Start Record list

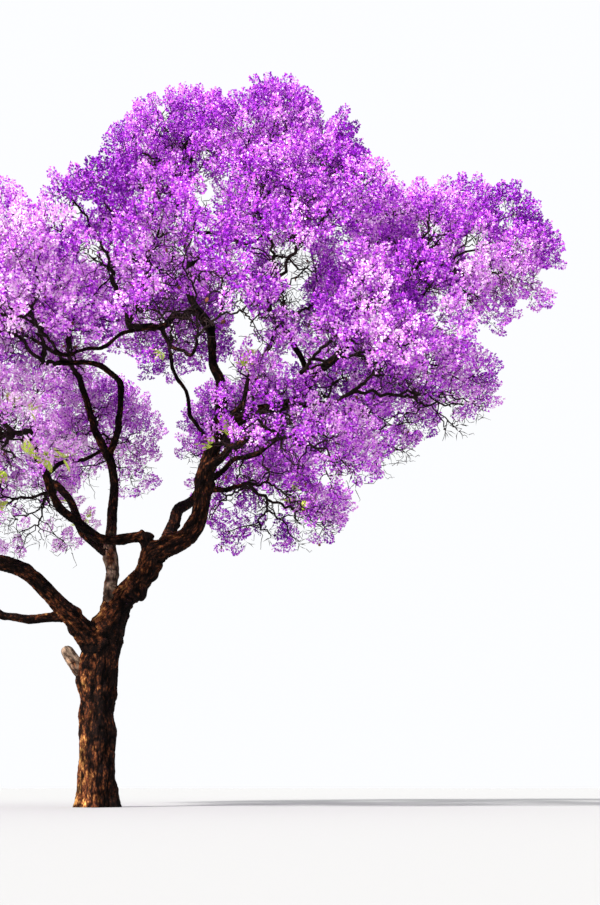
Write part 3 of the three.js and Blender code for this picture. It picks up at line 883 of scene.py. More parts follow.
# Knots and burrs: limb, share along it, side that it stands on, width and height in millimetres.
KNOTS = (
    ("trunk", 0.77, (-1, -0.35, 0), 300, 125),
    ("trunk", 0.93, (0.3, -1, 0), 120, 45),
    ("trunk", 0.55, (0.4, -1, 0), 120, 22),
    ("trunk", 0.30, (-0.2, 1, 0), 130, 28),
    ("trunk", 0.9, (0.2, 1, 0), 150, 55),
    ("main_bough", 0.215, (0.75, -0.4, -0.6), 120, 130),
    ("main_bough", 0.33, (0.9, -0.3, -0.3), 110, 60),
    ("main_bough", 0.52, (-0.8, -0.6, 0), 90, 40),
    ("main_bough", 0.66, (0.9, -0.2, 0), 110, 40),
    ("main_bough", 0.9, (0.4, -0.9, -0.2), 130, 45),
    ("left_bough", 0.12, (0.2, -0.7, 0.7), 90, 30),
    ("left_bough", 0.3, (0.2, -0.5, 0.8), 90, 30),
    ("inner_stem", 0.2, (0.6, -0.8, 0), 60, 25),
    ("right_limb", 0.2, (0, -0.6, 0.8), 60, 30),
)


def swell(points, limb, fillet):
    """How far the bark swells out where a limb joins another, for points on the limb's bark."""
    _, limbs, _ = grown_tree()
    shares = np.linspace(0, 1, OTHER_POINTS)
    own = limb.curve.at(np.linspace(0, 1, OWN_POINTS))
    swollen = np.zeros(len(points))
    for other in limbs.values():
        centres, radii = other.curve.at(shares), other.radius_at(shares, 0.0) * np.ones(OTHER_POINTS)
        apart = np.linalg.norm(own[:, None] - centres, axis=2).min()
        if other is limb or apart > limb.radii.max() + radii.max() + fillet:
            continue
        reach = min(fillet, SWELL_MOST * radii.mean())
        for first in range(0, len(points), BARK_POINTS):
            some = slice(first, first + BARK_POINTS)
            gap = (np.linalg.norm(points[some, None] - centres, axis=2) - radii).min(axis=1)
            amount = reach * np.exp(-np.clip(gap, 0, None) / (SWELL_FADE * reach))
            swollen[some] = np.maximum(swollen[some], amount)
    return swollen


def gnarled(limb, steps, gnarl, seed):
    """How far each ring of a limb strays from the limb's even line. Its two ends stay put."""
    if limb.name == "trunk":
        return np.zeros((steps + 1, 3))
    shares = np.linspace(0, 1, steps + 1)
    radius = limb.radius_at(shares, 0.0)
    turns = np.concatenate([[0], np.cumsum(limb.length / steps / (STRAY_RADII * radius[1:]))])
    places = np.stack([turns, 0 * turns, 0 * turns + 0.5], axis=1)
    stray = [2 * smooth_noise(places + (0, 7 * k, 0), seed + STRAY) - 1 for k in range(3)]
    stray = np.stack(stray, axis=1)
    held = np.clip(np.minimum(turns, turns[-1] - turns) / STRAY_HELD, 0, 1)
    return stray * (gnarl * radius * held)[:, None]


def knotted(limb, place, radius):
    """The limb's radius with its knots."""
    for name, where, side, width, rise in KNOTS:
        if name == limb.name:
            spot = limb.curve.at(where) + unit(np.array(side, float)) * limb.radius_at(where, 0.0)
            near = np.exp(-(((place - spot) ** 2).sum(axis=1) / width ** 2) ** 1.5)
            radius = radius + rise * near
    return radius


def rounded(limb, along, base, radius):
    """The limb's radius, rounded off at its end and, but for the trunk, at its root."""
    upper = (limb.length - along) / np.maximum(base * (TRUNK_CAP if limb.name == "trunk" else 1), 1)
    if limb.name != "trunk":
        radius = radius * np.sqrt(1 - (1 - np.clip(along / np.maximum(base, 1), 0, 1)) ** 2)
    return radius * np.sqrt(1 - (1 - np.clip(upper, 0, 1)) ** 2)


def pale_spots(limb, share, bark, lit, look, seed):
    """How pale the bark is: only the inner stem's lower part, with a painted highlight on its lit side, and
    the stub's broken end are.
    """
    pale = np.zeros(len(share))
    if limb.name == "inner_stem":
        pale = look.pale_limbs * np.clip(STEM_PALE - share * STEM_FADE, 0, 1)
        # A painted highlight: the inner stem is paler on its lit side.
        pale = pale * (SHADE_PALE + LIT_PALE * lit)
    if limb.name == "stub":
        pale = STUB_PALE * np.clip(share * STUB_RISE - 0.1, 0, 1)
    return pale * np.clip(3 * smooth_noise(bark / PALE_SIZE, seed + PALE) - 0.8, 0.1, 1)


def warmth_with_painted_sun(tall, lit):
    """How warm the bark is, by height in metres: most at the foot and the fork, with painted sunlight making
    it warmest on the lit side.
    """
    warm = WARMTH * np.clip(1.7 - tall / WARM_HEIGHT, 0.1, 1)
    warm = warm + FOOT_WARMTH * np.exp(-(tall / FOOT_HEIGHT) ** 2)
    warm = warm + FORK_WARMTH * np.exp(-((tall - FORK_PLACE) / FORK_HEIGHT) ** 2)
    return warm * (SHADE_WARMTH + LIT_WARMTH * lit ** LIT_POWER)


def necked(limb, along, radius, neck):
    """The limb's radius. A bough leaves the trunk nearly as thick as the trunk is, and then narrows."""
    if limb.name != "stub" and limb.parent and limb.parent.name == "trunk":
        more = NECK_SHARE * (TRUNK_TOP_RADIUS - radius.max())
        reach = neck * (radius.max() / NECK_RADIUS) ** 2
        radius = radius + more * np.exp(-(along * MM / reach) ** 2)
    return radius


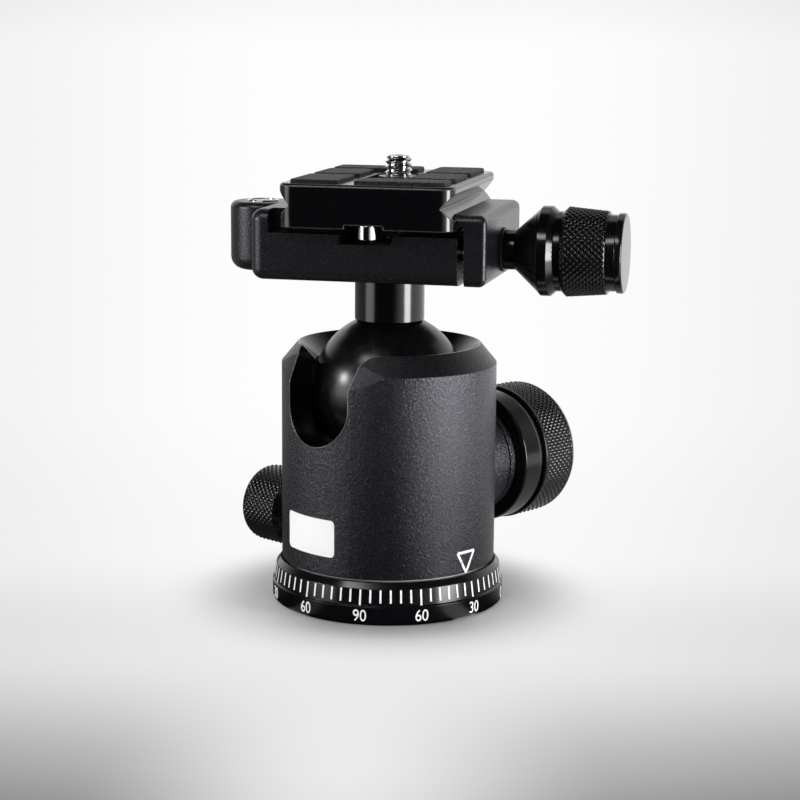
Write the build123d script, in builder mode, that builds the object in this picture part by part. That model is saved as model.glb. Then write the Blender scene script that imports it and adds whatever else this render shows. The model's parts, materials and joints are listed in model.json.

End Record list

• **Exercise details**
Tell how many lines in the material above include the word "Write", giving the number only.

• **Correct response**
2